>> Start

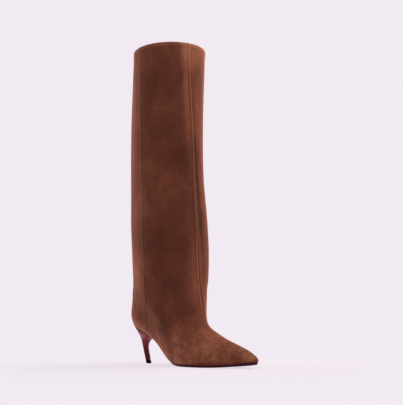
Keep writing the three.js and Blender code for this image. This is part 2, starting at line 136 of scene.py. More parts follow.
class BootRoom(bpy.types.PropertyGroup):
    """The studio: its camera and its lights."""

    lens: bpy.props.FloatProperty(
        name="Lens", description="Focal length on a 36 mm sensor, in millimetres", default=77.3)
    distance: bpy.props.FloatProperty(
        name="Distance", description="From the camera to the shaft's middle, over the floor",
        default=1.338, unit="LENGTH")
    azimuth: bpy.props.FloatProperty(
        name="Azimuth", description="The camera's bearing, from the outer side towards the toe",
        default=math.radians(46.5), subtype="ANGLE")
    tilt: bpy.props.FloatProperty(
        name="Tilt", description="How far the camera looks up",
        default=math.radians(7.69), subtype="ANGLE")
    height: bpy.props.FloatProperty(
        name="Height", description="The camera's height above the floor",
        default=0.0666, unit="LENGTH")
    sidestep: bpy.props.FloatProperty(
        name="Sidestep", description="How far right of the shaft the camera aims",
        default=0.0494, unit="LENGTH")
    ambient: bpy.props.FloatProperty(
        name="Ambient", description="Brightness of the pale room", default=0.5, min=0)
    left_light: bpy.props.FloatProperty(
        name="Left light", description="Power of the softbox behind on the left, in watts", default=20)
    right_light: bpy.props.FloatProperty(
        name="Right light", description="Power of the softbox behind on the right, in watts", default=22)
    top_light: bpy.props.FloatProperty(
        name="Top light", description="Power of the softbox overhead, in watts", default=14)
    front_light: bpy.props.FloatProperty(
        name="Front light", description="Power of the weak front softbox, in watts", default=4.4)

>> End

◆ Brief ◆
Extract the first line above and each line after it up to and including the one with "studio: its camera", please, exactly and with nothing else.

◆ Solved exercise ◆
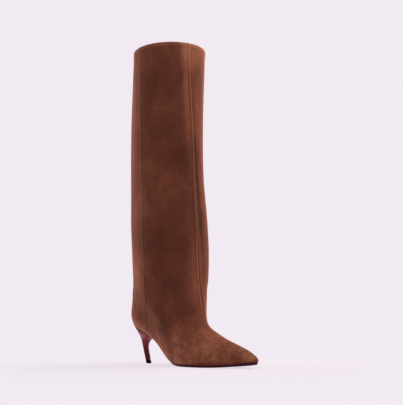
Keep writing the three.js and Blender code for this image. This is part 2, starting at line 136 of scene.py. More parts follow.
class BootRoom(bpy.types.PropertyGroup):
    """The studio: its camera and its lights."""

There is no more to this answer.